Ben Hur

One Saturday morning during the production of Ben-Hur (1926), producer Irving J. Thalberg and unit manager Joe Cohn prepared to shoot the legendary chariot race scene. Thalberg stood in the middle of the coliseum and surveyed the toga-wearing extras in the stands. "How many people do you have up there, Joe?" he asked. "Thirty-nine hundred," Cohn replied. "We need more," Thalberg insisted. But how, Cohn asked, would they find extras at eight o'clock on Saturday morning? "Pull them in off the street, if necessary," Thalberg ordered.

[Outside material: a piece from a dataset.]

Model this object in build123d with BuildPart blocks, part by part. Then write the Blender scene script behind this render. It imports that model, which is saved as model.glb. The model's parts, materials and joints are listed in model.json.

Cohn and his assistants did just that, dutifully plucking four hundred people from streets, restaurants, buses, and grocery stores. As they were preparing to shoot, however, a thick fog rolled in from the Pacific. By the time it had dispersed, it was time for lunch. Unfortunately, Cohn told Thalberg, there were only 3,900 box lunches for 4,300 extras. No problem, Thalberg replied, they would skip lunch altogether and keep shooting into the afternoon. "But those people are hungry," Cohn protested. "They may riot." "Fine," Thalberg insouciantly replied. "That'll add realism to the scene!"

[To add further realism to the legendary chariot race scene, a $5,000 prize was offered to the "winner" of the race. As a result, one of the leading chariots overturned coming out of a corner -- and caused a massive pile-up. Fortunately no one was seriously hurt.]

[To shoot the chariot race, forty-two cameras were placed around the set: behind statues, in sandpits, on pillars, and among the hundreds of people filling the coliseum.]